Provided data —
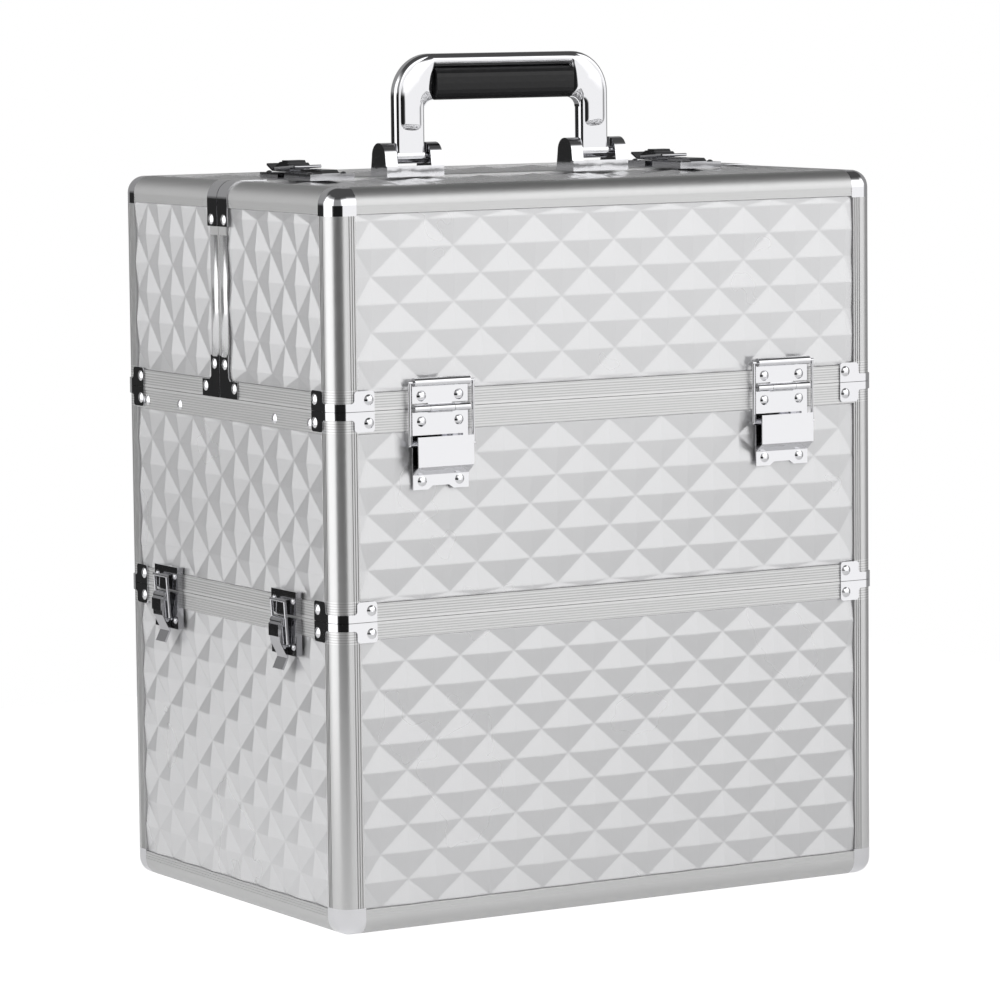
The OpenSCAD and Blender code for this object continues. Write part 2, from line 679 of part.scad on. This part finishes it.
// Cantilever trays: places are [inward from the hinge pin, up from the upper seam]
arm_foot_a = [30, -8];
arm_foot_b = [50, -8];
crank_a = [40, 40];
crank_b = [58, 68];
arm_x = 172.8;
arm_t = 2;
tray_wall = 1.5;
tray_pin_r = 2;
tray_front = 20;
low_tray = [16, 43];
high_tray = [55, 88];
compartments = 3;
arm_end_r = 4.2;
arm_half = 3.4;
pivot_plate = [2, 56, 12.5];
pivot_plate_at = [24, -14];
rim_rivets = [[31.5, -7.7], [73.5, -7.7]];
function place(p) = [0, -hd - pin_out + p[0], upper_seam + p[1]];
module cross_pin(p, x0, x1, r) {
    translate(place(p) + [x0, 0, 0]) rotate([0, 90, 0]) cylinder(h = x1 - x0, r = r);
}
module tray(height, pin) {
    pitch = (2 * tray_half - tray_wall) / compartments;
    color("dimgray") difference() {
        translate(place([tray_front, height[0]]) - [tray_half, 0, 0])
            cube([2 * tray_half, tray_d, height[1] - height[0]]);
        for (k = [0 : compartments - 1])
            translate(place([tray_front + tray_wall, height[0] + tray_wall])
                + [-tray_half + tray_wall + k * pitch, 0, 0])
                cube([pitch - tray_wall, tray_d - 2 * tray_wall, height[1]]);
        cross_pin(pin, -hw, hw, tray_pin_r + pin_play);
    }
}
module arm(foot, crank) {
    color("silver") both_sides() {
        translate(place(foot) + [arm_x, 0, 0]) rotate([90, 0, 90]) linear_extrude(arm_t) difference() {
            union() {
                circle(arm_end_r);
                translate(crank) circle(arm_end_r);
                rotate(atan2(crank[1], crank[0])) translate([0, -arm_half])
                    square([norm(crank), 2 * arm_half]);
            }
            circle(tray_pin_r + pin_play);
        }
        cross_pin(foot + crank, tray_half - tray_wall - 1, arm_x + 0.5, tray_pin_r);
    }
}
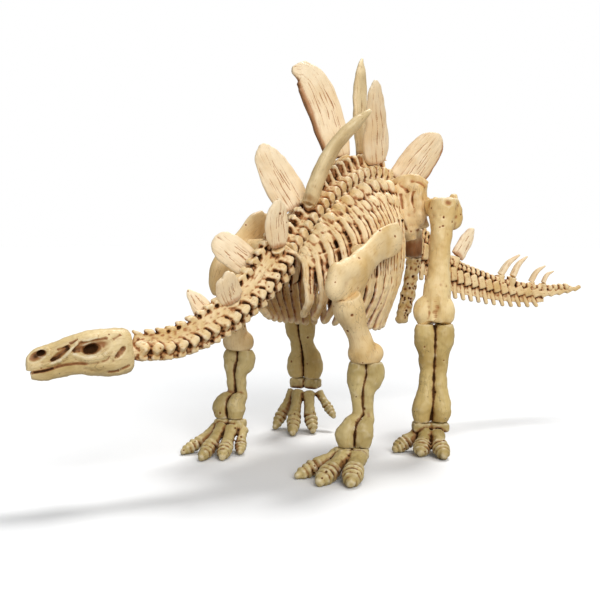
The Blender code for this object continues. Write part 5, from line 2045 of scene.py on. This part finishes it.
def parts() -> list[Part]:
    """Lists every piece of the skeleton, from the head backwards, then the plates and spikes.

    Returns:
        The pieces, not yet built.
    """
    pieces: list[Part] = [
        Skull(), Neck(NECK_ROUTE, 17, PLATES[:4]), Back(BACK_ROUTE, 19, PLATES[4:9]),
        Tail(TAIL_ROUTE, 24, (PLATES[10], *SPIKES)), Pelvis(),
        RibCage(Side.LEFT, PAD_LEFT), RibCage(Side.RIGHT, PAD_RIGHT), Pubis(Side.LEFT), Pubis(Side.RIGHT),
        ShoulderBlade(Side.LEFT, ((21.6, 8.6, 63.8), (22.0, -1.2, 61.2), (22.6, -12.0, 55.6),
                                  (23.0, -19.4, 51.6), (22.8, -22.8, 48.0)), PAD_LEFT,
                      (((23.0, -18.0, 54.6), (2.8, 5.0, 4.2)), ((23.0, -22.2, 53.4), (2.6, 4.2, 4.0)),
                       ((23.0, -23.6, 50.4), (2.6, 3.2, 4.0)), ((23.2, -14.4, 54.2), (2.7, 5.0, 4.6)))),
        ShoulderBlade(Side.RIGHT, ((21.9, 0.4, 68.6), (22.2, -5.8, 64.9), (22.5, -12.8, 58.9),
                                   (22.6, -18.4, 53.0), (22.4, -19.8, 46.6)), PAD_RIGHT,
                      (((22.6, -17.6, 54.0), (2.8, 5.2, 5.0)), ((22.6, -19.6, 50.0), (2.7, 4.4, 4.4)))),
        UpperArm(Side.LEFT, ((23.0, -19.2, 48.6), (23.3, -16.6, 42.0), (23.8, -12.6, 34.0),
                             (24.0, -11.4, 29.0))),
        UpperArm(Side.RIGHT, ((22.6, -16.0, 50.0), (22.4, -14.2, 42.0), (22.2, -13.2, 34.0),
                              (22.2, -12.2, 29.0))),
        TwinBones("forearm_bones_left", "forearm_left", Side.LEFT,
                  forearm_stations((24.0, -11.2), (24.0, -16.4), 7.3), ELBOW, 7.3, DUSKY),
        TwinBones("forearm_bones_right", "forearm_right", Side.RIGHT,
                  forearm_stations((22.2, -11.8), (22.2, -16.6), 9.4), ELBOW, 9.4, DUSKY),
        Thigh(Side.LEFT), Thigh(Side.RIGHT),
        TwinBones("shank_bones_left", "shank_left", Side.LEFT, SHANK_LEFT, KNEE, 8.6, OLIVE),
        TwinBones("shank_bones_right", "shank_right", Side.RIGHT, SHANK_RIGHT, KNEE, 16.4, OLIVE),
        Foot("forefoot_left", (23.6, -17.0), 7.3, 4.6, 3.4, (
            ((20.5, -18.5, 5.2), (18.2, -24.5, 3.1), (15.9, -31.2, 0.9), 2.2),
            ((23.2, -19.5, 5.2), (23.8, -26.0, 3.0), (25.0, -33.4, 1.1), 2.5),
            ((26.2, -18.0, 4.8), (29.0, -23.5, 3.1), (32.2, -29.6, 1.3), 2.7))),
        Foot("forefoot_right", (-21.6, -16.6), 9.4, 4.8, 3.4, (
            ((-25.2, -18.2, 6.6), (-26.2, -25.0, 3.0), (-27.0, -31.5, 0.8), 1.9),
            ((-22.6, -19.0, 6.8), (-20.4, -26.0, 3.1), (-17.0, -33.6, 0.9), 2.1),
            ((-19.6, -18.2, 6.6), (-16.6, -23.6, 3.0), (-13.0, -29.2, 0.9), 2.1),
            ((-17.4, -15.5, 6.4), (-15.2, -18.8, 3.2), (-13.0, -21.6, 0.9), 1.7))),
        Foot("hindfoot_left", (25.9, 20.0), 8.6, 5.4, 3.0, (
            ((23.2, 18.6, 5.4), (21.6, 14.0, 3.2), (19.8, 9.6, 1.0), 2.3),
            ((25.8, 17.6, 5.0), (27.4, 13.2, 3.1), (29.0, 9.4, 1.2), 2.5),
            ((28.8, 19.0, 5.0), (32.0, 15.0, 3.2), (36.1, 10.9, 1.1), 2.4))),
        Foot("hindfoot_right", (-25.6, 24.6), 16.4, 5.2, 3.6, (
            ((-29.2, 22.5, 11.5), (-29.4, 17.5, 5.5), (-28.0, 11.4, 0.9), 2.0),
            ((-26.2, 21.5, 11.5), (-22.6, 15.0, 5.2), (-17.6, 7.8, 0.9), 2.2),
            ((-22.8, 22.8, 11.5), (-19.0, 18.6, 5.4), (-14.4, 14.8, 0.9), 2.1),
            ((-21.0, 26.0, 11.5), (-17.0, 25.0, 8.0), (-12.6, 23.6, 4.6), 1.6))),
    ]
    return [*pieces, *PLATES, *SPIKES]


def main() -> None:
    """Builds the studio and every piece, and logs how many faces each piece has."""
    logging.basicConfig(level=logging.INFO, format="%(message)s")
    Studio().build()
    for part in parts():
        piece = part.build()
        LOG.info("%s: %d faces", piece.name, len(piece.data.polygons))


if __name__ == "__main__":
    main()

* * *

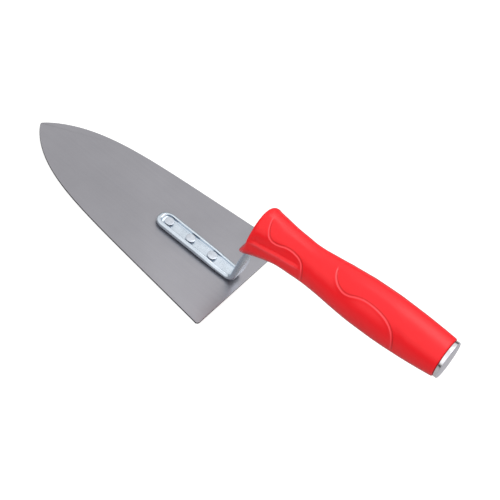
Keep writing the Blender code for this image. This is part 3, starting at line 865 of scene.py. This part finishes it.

Direction —
Copy all the lines above that hold the string "this".

Exercise result —
The OpenSCAD and Blender code for this object continues. Write part 2, from line 679 of part.scad on. This part finishes it.
The Blender code for this object continues. Write part 5, from line 2045 of scene.py on. This part finishes it.
Keep writing the Blender code for this image. This is part 3, starting at line 865 of scene.py. This part finishes it.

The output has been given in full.